Although the market study lists potential developments already under discussion, only a few, such as the 144 units of “Allensville Phase II” in Sevierville, are far enough along to be quantified. Despite the many parcels left empty by the fire, Gatlinburg has almost no projects in the pipeline.
“We would like to have 150 to 500 new units in each city,” Whaley says. She says single giant developments are cheaper for developers, but it’s tough to find a piece of property in Sevier County that is flat enough and close enough to existing infrastructure for that many units. “We’ve identified some properties we could put 200-250 on, and that would be good to start with,” Whaley says.
However, the housing market report discouraged focusing exclusively on large projects and said “incentivizing smaller scale development could also assist in providing some units at a lower price point.”

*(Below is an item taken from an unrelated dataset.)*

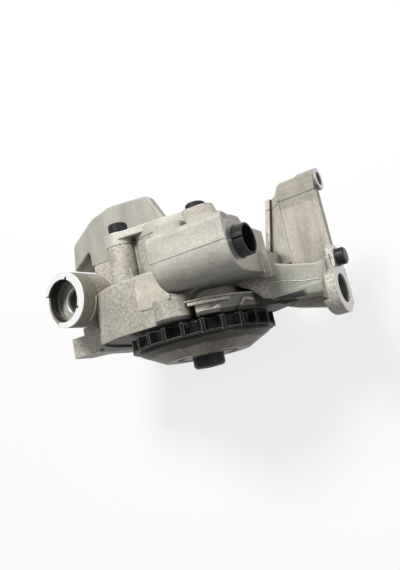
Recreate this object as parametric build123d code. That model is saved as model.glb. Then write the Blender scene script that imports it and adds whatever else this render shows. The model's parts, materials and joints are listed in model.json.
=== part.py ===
# Engine oil pump: a chain-driven gear pump in a cast aluminium housing.
# +Y runs rearward along the drive shaft, +X points out of the mounting flange, +Z is up.
# The origin is on the drive shaft axis, in the middle plane of the sprocket teeth.
import os
from math import acos, cos, pi, radians, sin, tan

from build123d import *

# Chain sprocket and its dished disc
tooth_count = 24
chain_pitch = 9.525
tip_radius = chain_pitch / (2 * sin(pi / tooth_count)) + 0.05
tooth_depth = 4.6
tooth_width = 6.6
gullet_floor = 4.4
gullet_mouth = 8.8
gullet_corner = 1.5
ring_inner_radius = 27.0
dish_rim_radius = 33.0
dish_flat_radius = 21.7
dish_rim_y = -3.3
dish_front_y = -10.8
dish_thickness = 1.6
sprocket_bolt_radius = 8.0
sprocket_bolt_height = 5.8
sprocket_bolt_shank = 5.0

# Pump gears and shaft
gear_teeth = 10
gear_module = 3.0
gear_pressure_angle = 25.0
gear_backlash = 0.16
gear_centres = gear_teeth * gear_module
gear_addendum = 0.85 * gear_module
gear_dedendum = 1.05 * gear_module
gear_side_clearance = 0.15
idler_bearing = 254.0
idler_x = gear_centres * cos(radians(idler_bearing))
idler_z = gear_centres * sin(radians(idler_bearing))
chamber_radius = gear_centres / 2 + gear_addendum + 0.2
chamber_front = 26.0
shaft_radius = 7.0
shaft_clearance = 0.03
bush_radius = 9.0
idler_pin_radius = 6.5

# Main planes of the housing along the shaft
front_y = 5.0
recess_y = 6.2
recess_radius = 50.0
plate_back_y = 12.4
block_back_y = 33.4
split_y = 51.5
cover_back_y = 57.0
boss_back_y = 58.2
base_z = -57.0
block_top_z = 28.0
block_right_x = 9.0
drum_radius = 34.0
drum_back_y = 12.7
seam_step = 0.3

# Centre bolt tube, across the housing
tube_y = 30.5
tube_z = 33.0
tube_radius = 12.8
tube_left = 6.0
tube_right = 45.2
tube_bore_radius = 4.5
sleeve_outer_radius = 7.2
sleeve_inner_radius = 6.2
sleeve_length = 16.0
sleeve_proud = 4.8
sleeve_seat_radius = 7.5

# Relief valve port, upright beside the block
port_x = -60.0
port_y = 33.2
port_face_z = 30.0
port_tilt = 6.0
port_outer_radius = 14.6
port_mouth_radius = 11.3
mouth_offset = -1.6
valve_bore_radius = 8.5
ring_depth = 3.2
plug_depth = 9.5
plug_bowl_depth = 15.0
valve_depth = 50.0
boss_depth = 56.0

# Mounting flange on the arm, facing +X
flange_x = 75.6
rim_x = 74.6
flange_thickness = 3.5
ring_y = 3.0
ring_z = 1.2
ring_outer_radius = 11.2
ring_barrel = 8.0
ring_bore_radius = 6.75
ring_bore_depth = 5.5
pin_y = 17.5
pin_z = -1.4
pin_radius = 4.0
pin_shank_radius = 4.3
pin_proud = 4.0
pin_seat = 3.0
lug_y = 57.3
lug_z = -6.0
lug_outer_radius = 5.4
lug_hole_radius = 3.3
lug_back_x = 65.5
lug_face_x = 75.4

# Cover screws (X, Z and the plane that the head sits on) and hollow dowels
screw_radius = 3.0
screw_head_radius = 5.0
screw_head_height = 6.0
screw_reach = 16.0
boss_radius = 7.6
left_screw = (-25.0, 20.4, boss_back_y)
tube_screw = (18.8, 15.0, 55.0)
lower_right_screw = (2.0, -50.0, cover_back_y)
lower_left_screw = (-33.0, -38.0, cover_back_y)
dowel_radius = 4.0
dowel_places = ((-30.5, 2.5), (18.5, -17.0))


def outline(points, radii):
    """Closed face through the points, with each corner rounded to its radius."""
    return make_face(FilletPolyline(*points, radius=radii, close=True))


def along_y(face, near, far):
    """Extrudes a face drawn in X and Z from Y = near to Y = far."""
    return extrude(Plane.XZ.offset(-far) * face, far - near)


def along_x(face, near, far):
    """Extrudes a face drawn in Y and Z from X = near to X = far."""
    return extrude(Plane.YZ.offset(near) * face, far - near)


def along_z(face, near, far):
    """Extrudes a face drawn in X and Y from Z = near to Z = far."""
    return extrude(Plane.XY.offset(near) * face, far - near)


def disc(across, up, radius):
    return Pos(across, up) * Circle(radius)


def loft_y(low_points, high_points, radii, low_y, high_y):
    """Solid between two outlines drawn in X and Z, at two stations along Y."""
    faces = []
    for points, station in ((low_points, low_y), (high_points, high_y)):
        faces.append(Plane.XZ.offset(-station) * outline(points, radii))
    return loft(faces)


def front_plate():
    """Plate behind the sprocket, with the foot at its lower left and a lobe on the right."""
    points = [
        (block_right_x, block_top_z), (-30, block_top_z), (-50, 19.5), (-55.5, 9.5), (-78, 9.5),
        (-78, -6), (-67.5, -10), (-67.5, -30), (-48, base_z), (2, base_z), (20, -40), (24, -20), (20, 10),
    ]
    radii = [3, 24, 10, 4, 2, 2, 3, 14, 8, 10, 6, 6, 8]
    plate = along_y(outline(points, radii), front_y, plate_back_y)
    lobe = [(20, 6), (20, -38), (26, -37.5), (36, -31), (41.5, -17), (33, 0)]
    plate += along_y(outline(lobe, [0, 0, 4, 5, 3, 6]), front_y, 9.4)
    plate += along_y(Pos(-66.5, 2) * RectangleRounded(23, 15, 1.5), front_y, front_y + 11)
    plate += along_y(Pos(-62.0, 2) * RectangleRounded(14, 15, 1.5), front_y, front_y + 15)
    return plate - along_y(disc(0, 0, recess_radius), front_y - 1, recess_y)


def drum():
    """Round wall behind the sprocket, with a thin lip along its rear edge."""
    wall = along_y(Circle(drum_radius) & sector(-70, 63), recess_y - 1.6, drum_back_y - 0.8)
    lip = along_y(Circle(drum_radius + 0.6) & sector(-70, 76), drum_back_y - 0.8, drum_back_y)
    return wall + lip


def sector(start, end):
    """A wide wedge between two bearings, for cutting arcs out of rings."""
    far = 3 * drum_radius
    middle = radians((start + end) / 2)
    rim = [polar(far, radians(start)), polar(far, middle), polar(far, radians(end))]
    return Polygon((0, 0), *rim, align=None)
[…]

And in Gatlinburg, any complex with more than 150 units probably isn’t feasible, Whaley acknowledges. She says the EDC has been looking at putting together three to five vacant properties to make larger development parcels. “That would be the best way to go, but you’re dealing with property owners who think their property is gold,” she says, noting that local governments can’t pay more than 10 percent above a property’s assessed value.
Despite the barriers, Whaley says she hopes local governments will move quickly. “They know the urgency,” she says. “Hopefully in the next three to five months we should be able to see something happening. … We feel like if we could start just a couple, other developers would come in and do it without government help.”
Updated 6/21/17 to include further interviews.